Does the original contract have to say it is assignable?

In NC, contracts are presumed assignable unless they contain language to the contrary. However, the cleanest practice — and the one most NC closing attorneys insist on — is to include an explicit assignment clause such as 'Buyer and/or assigns' on the signature line, or a paragraph stating that the buyer reserves the right to assign the contract before closing. The standard NC Offer to Purchase and Contract (Form 2-T from the NC Realtors / NC Bar) does not include automatic assignment language, so wholesalers typically use a custom contract.

Who pays the assignment fee in a NC real estate assignment?

The end buyer (assignee) pays the assignment fee, usually at the closing table or via wire prior to closing. The fee is disclosed on the assignment agreement and typically appears as a separate line item on the closing settlement statement, not as part of the property purchase price. The seller still receives the contracted purchase price.

Can a seller block an assignment of contract in NC?

Only if the contract specifically prohibits assignment or makes it conditional on seller consent. A contract that is silent on assignment is generally assignable under NC law. If the contract has a 'no assignment without seller consent' clause, the buyer must obtain that consent in writing before assigning, or risk the seller voiding the contract.

What is the difference between an assignment and a double closing?

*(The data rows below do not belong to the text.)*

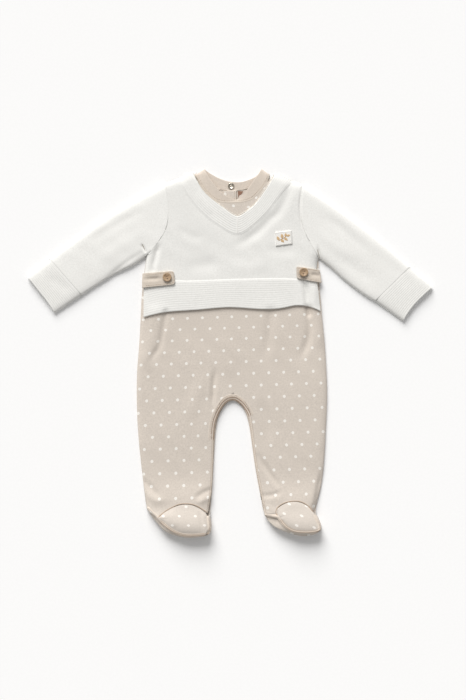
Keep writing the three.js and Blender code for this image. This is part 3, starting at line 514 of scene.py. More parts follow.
@dataclass(frozen=True)
class WoodFinish:
    """Turned hardwood under a thin clear coat, with its grain running across the button."""

    name: str
    light: Colour
    dark: Colour

    def material(self) -> bpy.types.Material:
        """Builds the wood's material.

        Returns:
            The material.
        """
        board = Board(self.name)
        grain = board.noise(160.0, (1.0, 9.0, 9.0), 4)
        pores = board.noise(1900.0, (1.0, 12.0, 1.0), 2)
        colour = board.blend(board.spread(grain, 0, 1), linear(self.light), linear(self.dark))
        colour = board.blend(board.spread(pores, 0.0, 0.35), colour, linear(self.dark))
        board.put(board.shader.inputs["Base Color"], colour)
        board.put(board.shader.inputs["Roughness"], board.spread(grain, 0.42, 0.58))
        board.shader.inputs["Coat Weight"].default_value = 0.12
        board.shader.inputs["Coat Roughness"].default_value = 0.3
        board.relief(pores, 0.3, 0.00008)
        return board.material


@dataclass(frozen=True)
class MetalFinish:
    """Pressed metal of a snap, faintly brushed round by its tool."""

    name: str
    colour: Colour
    roughness: float = 0.3

    def material(self) -> bpy.types.Material:
        """Builds the metal's material.

        Returns:
            The material.
        """
        board = Board(self.name)
        scratches = board.noise(2400.0, (1.0, 0.2, 1.0), 2)
        base = linear(self.colour)
        dark = tuple(channel * 0.8 for channel in base[:3]) + (1.0,)
        board.put(board.shader.inputs["Base Color"], board.blend(board.spread(scratches, 0, 1), dark, base))
        board.shader.inputs["Metallic"].default_value = 1.0
        board.put(board.shader.inputs["Roughness"], board.spread(scratches, self.roughness, self.roughness + 0.12))
        board.relief(scratches, 0.15, 0.00004)
        return board.material


@dataclass(frozen=True)
class FloorFinish:
    """Plain white paper that the studio light almost bleaches."""

    name: str
    colour: Colour
    glow: float

    def material(self) -> bpy.types.Material:
        """Builds the floor's material.

        Returns:
            The material.
        """
        board = Board(self.name)
        fibres = board.noise(300.0, (1, 1, 1), 2)
        base = linear(self.colour)
        soft = tuple(channel * 0.985 for channel in base[:3]) + (1.0,)
        board.put(board.shader.inputs["Base Color"], board.blend(board.spread(fibres, 0, 1), soft, base))
        board.shader.inputs["Roughness"].default_value = 0.95
        board.shader.inputs["Specular IOR Level"].default_value = 0.1
        board.shader.inputs["Emission Color"].default_value = (1, 1, 1, 1)
        board.shader.inputs["Emission Strength"].default_value = self.glow
        return board.material


Finish = JerseyFinish | ThreadFinish | WoodFinish | MetalFinish | FloorFinish

WHITE_JERSEY = JerseyFinish("white_jersey", (238, 237, 233), shade=0.09, wale=1.4, course=1.1, mottle=560.0)
# Painted light: a lighter copy of the white jersey for the sleeves, brightened to offset the shade where they turn away
# from the light.
SLEEVE_PAINTED_LIGHT_JERSEY = JerseyFinish("sleeve_jersey_painted_light", (242, 241, 237), shade=0.09, wale=1.4, course=1.1, mottle=560.0)
WHITE_RIB = JerseyFinish("white_rib", (239, 238, 234), shade=0.07, wale=1.1, course=1.0)
DOTTED = JerseyFinish("dotted_jersey", (217, 207, 196), shade=0.13, mottle=520.0, dots=(240, 236, 229))
# Painted shade: a slightly darker copy of the dotted jersey for the foot uppers, toned down where the lifted toes tilt
# them toward the light.
DOTTED_FOOT_PAINTED_SHADE = JerseyFinish("dotted_foot_jersey_painted_shade", (214, 205, 195), shade=0.1, mottle=520.0, dots=(240, 235, 228))
BEIGE = JerseyFinish("beige_jersey", (222, 210, 197), shade=0.09)
BEIGE_TAB = JerseyFinish("beige_tab", (209, 198, 185), shade=0.11)
PATCH_WEAVE = JerseyFinish("patch_weave", (244, 242, 238), shade=0.03, wale=0.5, course=0.5)
CREAM_THREAD = ThreadFinish("cream_thread", (232, 228, 219))
BEIGE_THREAD = ThreadFinish("beige_thread", (199, 182, 160))
# Darker beige seam thread: partly the thread's own colour, partly painted shade of the crevices at the seams.
SHADOW_THREAD = ThreadFinish("seam_thread", (186, 164, 143))
# Painted shade: a dark ridge colour drawn along the underarm puckers, standing in for the shadow in their creases.
PUCKER_PAINTED_SHADE = ThreadFinish("pucker_shade", (172, 163, 149))
DARK_THREAD = ThreadFinish("crotch_thread", (156, 128, 104))
# Painted shade: a slightly darker grey ridge colour that draws the thin shade line along the V band's left inner edge.
GREY_EDGE_SHADE = ThreadFinish("grey_edge_shade", (226, 224, 217))
LEAF_THREAD = ThreadFinish("leaf_thread", (213, 180, 136))
STEM_THREAD = ThreadFinish("stem_thread", (166, 132, 98))
BUTTON_WOOD = WoodFinish("button_wood", (196, 170, 140), (158, 130, 100))
SNAP_METAL = MetalFinish("snap_metal", (208, 200, 186))
SNAP_DARK = MetalFinish("snap_shadow", (72, 64, 56), 0.5)
# Painted shade: dark brown cloth colour for the flat sheet laid where the placket's edges part, standing in for the
# shadowed inside.
PLACKET_PAINTED_SHADE = JerseyFinish("placket_painted_shade", (150, 116, 98), shade=0.2)
PAPER = FloorFinish("white_paper", (252, 252, 252), 0.015)


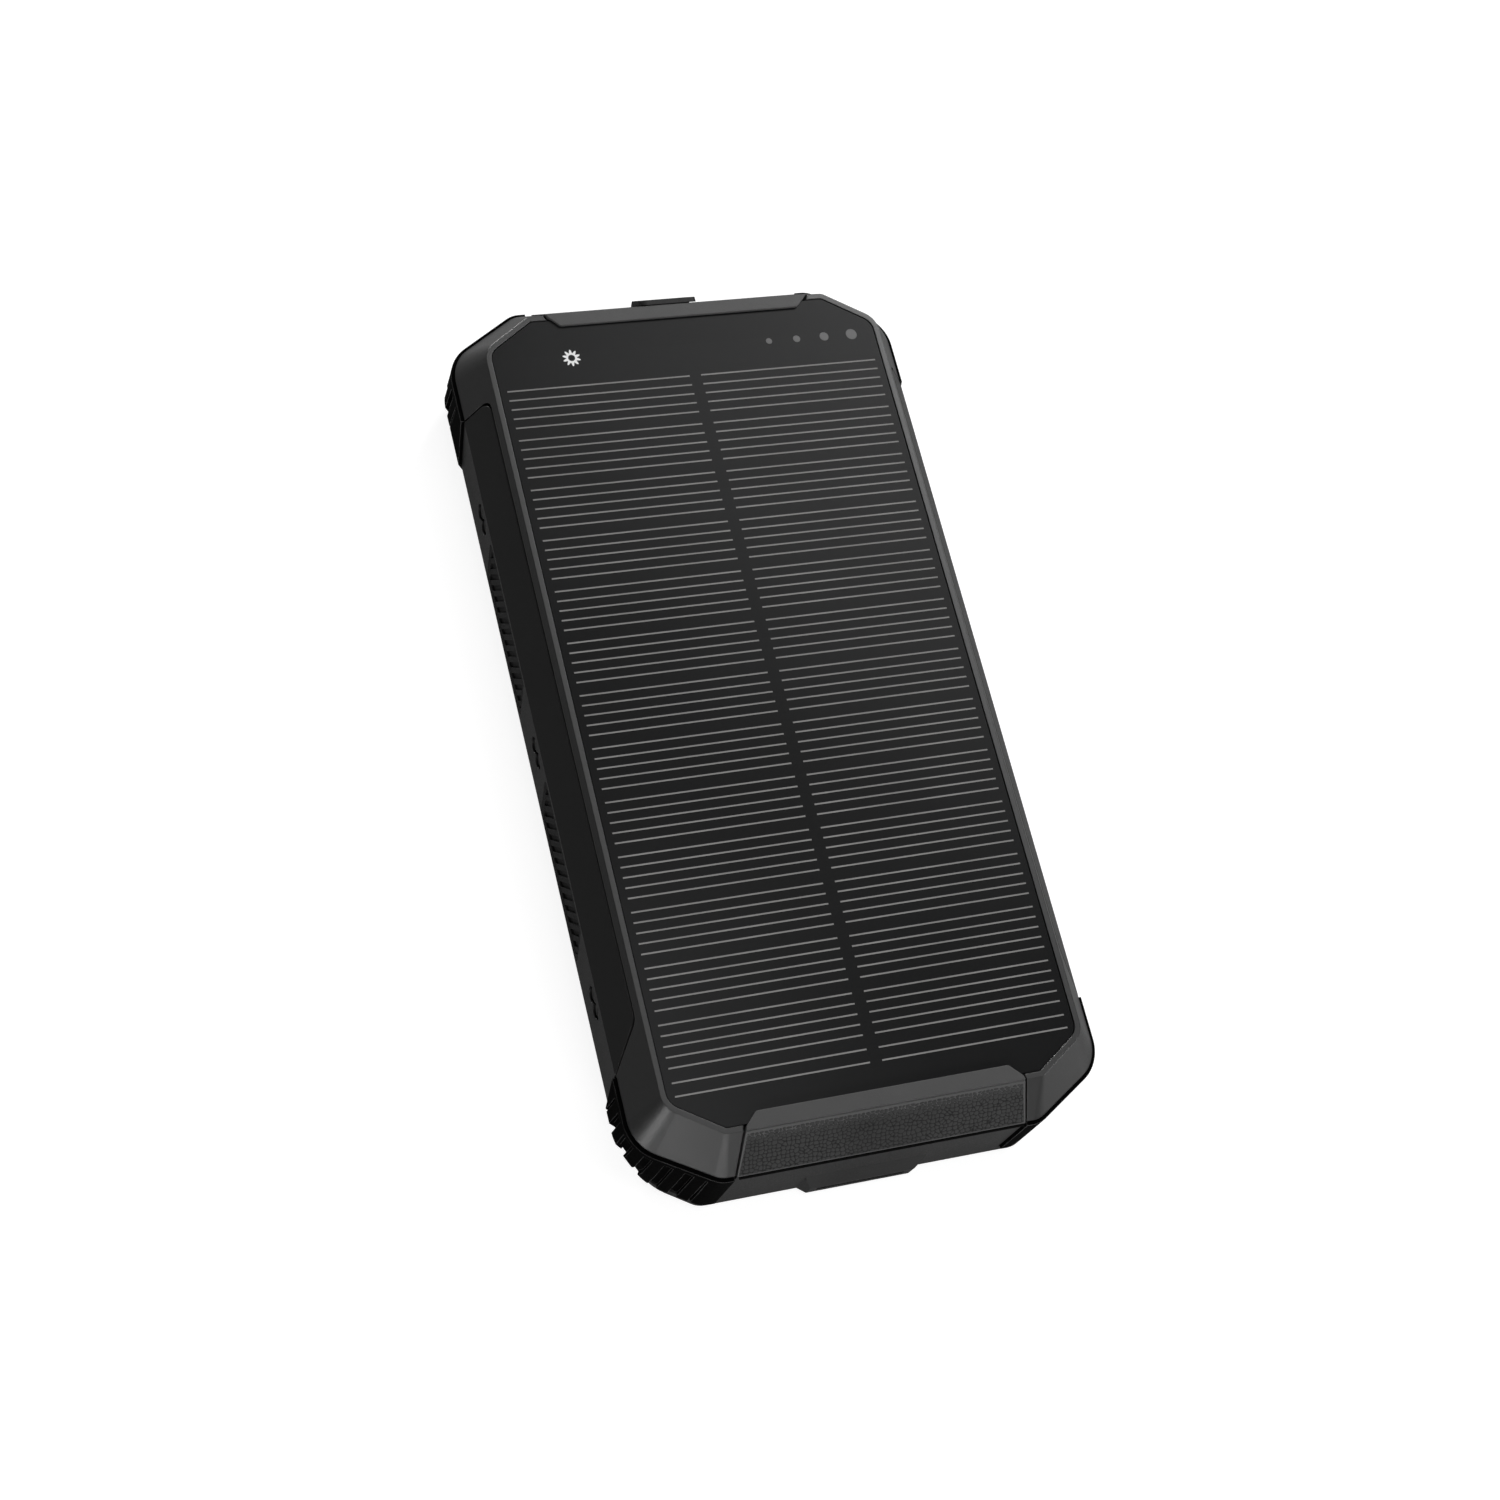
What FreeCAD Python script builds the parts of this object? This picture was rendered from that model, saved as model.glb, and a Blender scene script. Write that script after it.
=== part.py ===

In an assignment, the end buyer closes directly with the original seller using the original purchase contract, and the wholesaler receives an assignment fee separate from the property purchase. In a double closing, the wholesaler actually takes title (sometimes for just a few minutes) and then resells the property to the end buyer, generating two separate closings and two separate transfer taxes. Assignments are cheaper and simpler; double closings are sometimes used when the wholesaler wants to keep the assignment fee confidential from the end buyer.